Both of Polly’s arms are held in towards her body and are bent at the elbows. Her right arm crosses in front of Helen’s left arm, seen just between the two women’s bodies and below Polly’s right elbow. Polly’s right hand reaches across Helen’s waist as she holds, her fingers gently grasping, the top of Helen’s right hand as Helen cuts the cake. Polly’s lower left arm crosses her body as she loosely holds Helen’s left hand in hers.

The touching right hands and forearms of the women create a V shape at Helen’s waistline, above and to the left of the cake. Their touching left hands and forearms create a smaller V shape, echoing the first, at Polly’s waistline. The down-turned heads and points of the V that are created by the hands direct our attention to the cake.

In the background on the left, behind Helen’s right shoulder, is a candle in a wall sconce. To the right of the sconce, we see the top left corner of the narrow black frame of a picture or document, the glare from the flash bulb obscuring its contents. In the lower left, below Helen’s right elbow the upper left of the dark wooden frame of a shield-backed chair is seen. Between the women and behind Polly on the right, are indistinct dark shadowy shapes resulting from the photographer’s flash.

 

 

 

eyeDESCRIBE a portfolio of images in words

Today is Helen Keller’s birthday.  She would be 137 years old today.  And I am thinking that she would be amazed at the technological advances we all take for granted today.  Things too myriad to mention although I will mention one:  screen readers.  Screen readers that enable people who cannot see to use the Internet, read books, magazines and documents and to share more fully in our common culture.   Screen readers that I hope will be making this blog accessible.  So I am also thinking that this is a good day to launch this blog.

In this space, I will be sharing as some of the descriptions of people, places and things that I have written as well as some of my experiences an audio describer.  For now, it is my intent to post on a weekly basis.  A description of the photograph at the top of this page is below.

The photograph at the top of this post shows the back of a seated woman, seen from the waist up.  She sits, in the center of the photograph, within a darkened rectangle beneath a red swag with gold fringe and above a gently curved railing high above rows of red velvet seats.  A light from above highlights her white hair, bare shoulder and back of her dark blue top.  The white glow of the corner of a small screen is seen to her left, below her shoulder and above the railing.  The rectangular opening fills the right half of the space beneath the swag with its five ruched or gathered sections.  Red panels fill the left half.  There are two square columns to the right of the darkened rectangle where the woman sits.  They have gilding on their framework as well as the scrolling details at their capitals and their square bases.  Gracing the arched frame over the scalloped red swag above the box where the woman sits is more gilding. Another smaller swag arches over the narrow opening between the two columns.

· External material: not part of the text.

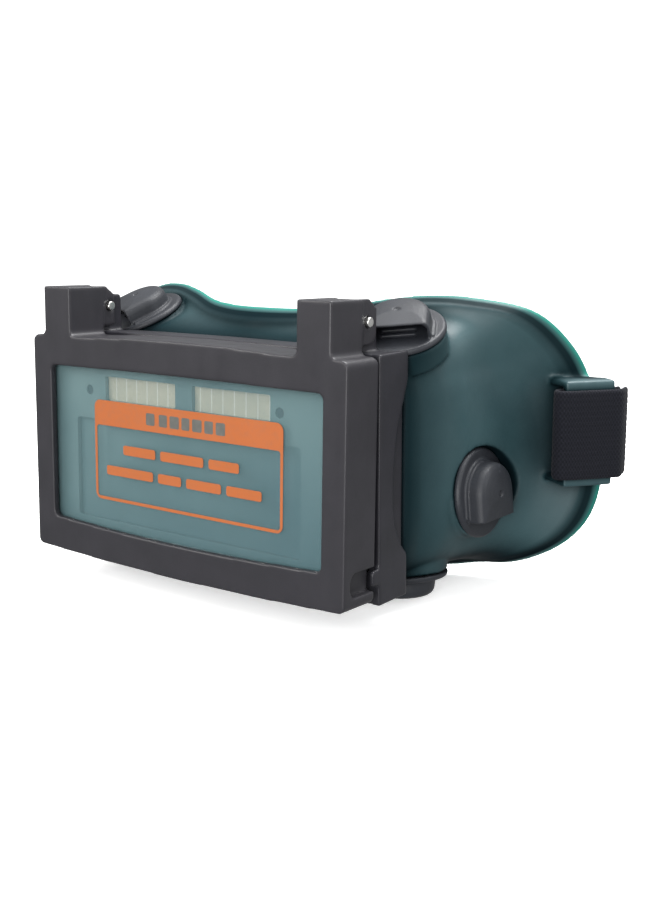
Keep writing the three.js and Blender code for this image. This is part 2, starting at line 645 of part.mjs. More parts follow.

Below the booth where the woman sits, a curved railing with vertical lozenge shaped cutouts.  The lozenge-shaped cutouts are surrounded by more gilding and resemble block Os.  The railing is divided wider, plainer panels into sections of three Os.  There are three full sections visible.

Below the railing, a wedge of steep rows of empty red velvet theater seats rises from the lower left corner to fill most of the lower half of the picture.  A small triangular area of gold fills the lower left from the corner up to the horizontal line of the bottom of the railing.

The walls, panels and swagging all have a busy scrolling pattern of gold on a red background.  It is barely discernible on the swags with their series of shallow U-shaped folds or the wall beneath the railing where a trick of the light and the proximity of the solid red seat make it appear more gold than red but can be clearly seen in the wash of light in the narrow passageway between the square columns in the upper right.